On October 20, 1827 the infamous naval Battle of Navarino took place in the Ionian Sea in which the European powers crushed the Ottoman and Egyptian navies. This was a spectacular naval battle, the last one in history to be fought entirely with sailing ships.
French troops joined with the Greek patriots to defend the Peloponnese and retake central Greece. Together the French and patriot forces pushed the Turkish troops from central and southern Greece. Then, Russia in initiated the Russo-Turkish War (1828–29), a bloody Balkan conflict that diverted Ottoman troops away from Greece. The result of this combined pressure on land and at sea had the Turks agree in 1829 to a treaty that ceded the disputed territory to the Greeks.
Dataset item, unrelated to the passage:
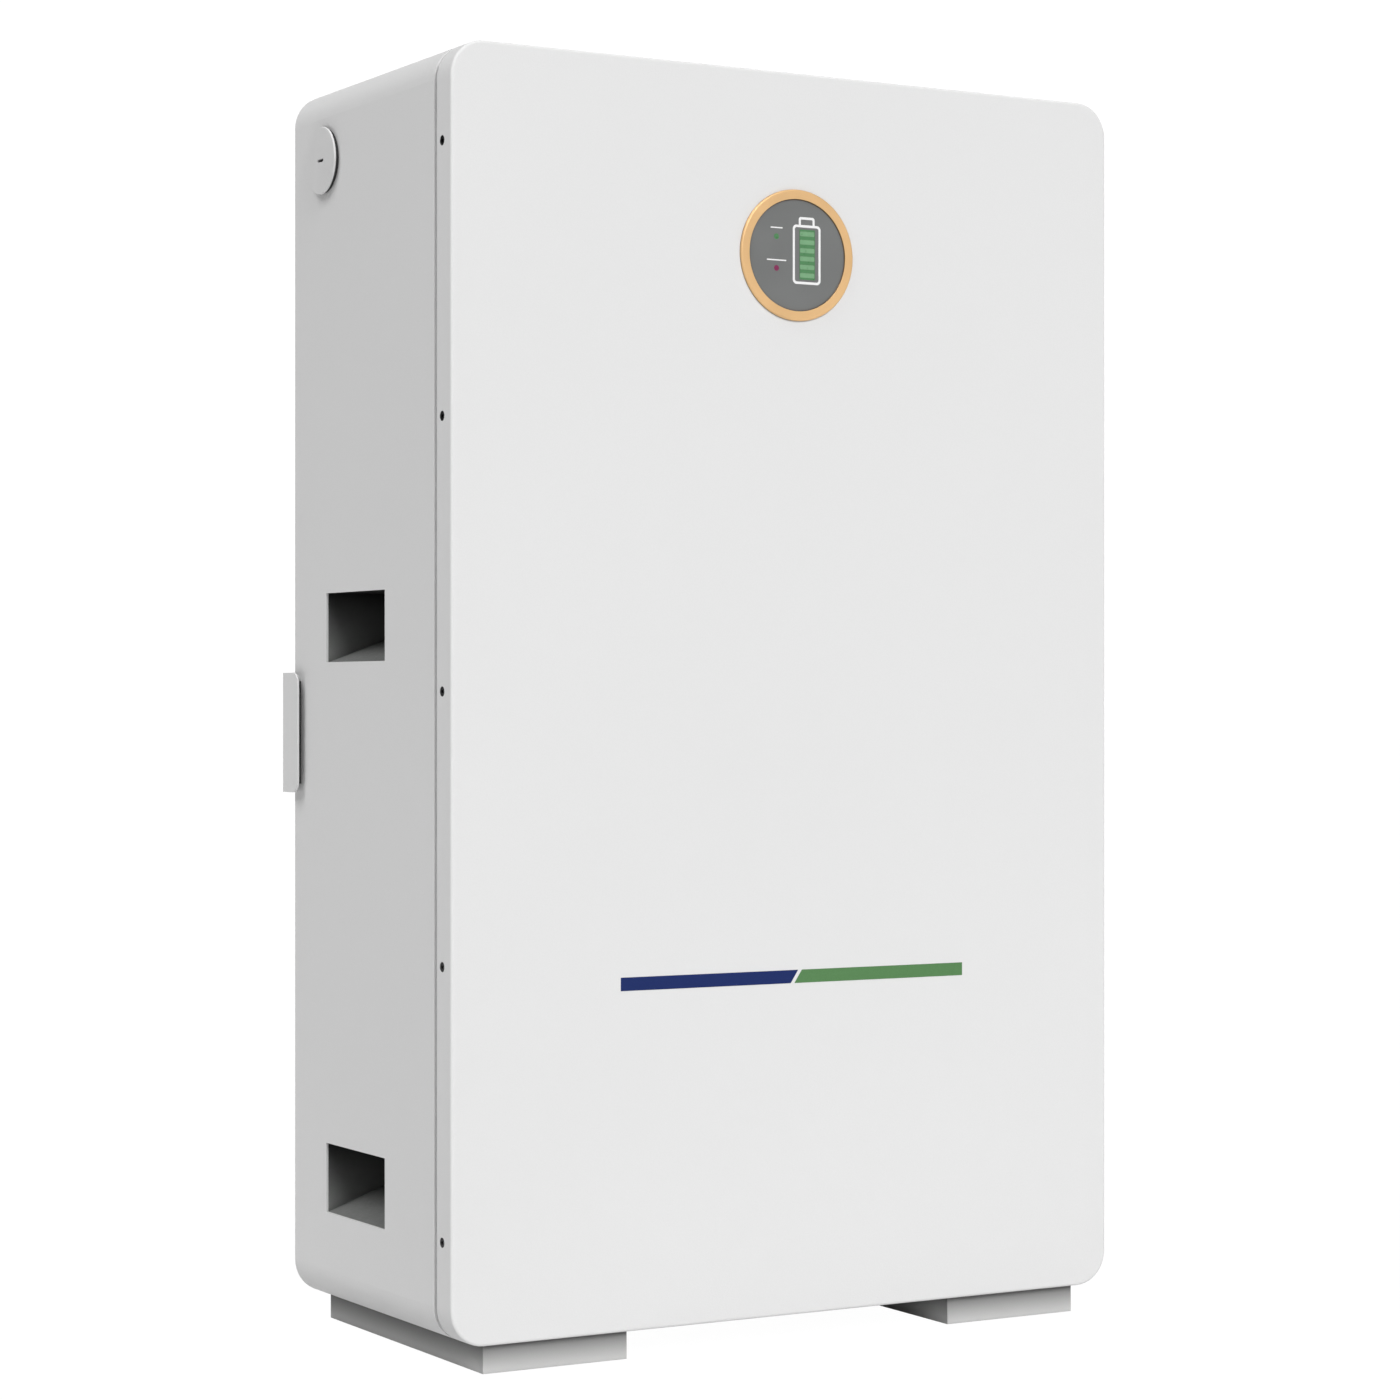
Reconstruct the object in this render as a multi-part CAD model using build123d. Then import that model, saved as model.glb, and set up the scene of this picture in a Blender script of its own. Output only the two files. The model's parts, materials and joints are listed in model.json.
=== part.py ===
from build123d import *
import os
from math import cos, radians, sin, sqrt, tan

# Wall battery unit. Millimetres. +Z is up and the front face looks along -Y.
# The origin is the centre of the footprint, on the surface that the foot pads
# stand on.

# ---- driving dimensions ------------------------------------------------------
BODY_W = 524.0          # housing width
BODY_H = 850.0          # housing height, without the feet
BODY_D = 254.0          # front face to back wall
CORNER_R = 24.0         # corner radius of the front outline
SHEET = 1.5             # steel sheet of the housing, cover and cups
EDGE_R = 2.0            # rolled outer edges
FOOT_H = 20.0           # floor to the underside of the housing
WALL_GAP = 6.0          # back wall to the building's wall
BEZEL_PROUD = 2.0       # display ring in front of the cover
COVER_D = 21.4          # depth of the front cover's flange
SEAM_W = 4.5            # groove between the cover's flange and the housing

GRIP_L = 96.0           # hand-grip opening, front to back
GRIP_H = 48.0           # hand-grip opening, height
GRIP_DEPTH = 60.0       # hand-grip pocket, into the side
GRIP_FLOOR_DEG = 20.0   # the pocket's floor rises inwards by this angle
GRIP_FROM_FRONT = 102.0
GRIP_BOTTOMS = (64.5, 447.0)     # sills of the lower and upper pair, above the underside

CELL_W, CELL_D, CELL_H = 174.0, 207.0, 72.0      # prismatic LFP cell, lying flat
CELL_ROWS = 8
CELL_GAP = 1.0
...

Greece was officially recognized as an independent state on February 3, 1830 with the signing of the London Protocol. That settlement was determined and agreed to by the European Powers and the Ottomans, and adopted without a Greek signature. The new country of Greece was to be an independent monarchical state under the protection of Britain, France and Russia. Later in July 1832, the Treaty of Constantinople was signed in which the final borders of the new state were established and Prince Otto of Bavaria was crowned Head of State.
At this time, Greece had no more than 800,000 people in the new state; there remained 2.5 million Hellenes residing throughout the Ottoman Empire. Finally, after hundreds of years of oppression and a decade of fighting, Hellenes had a place to call home.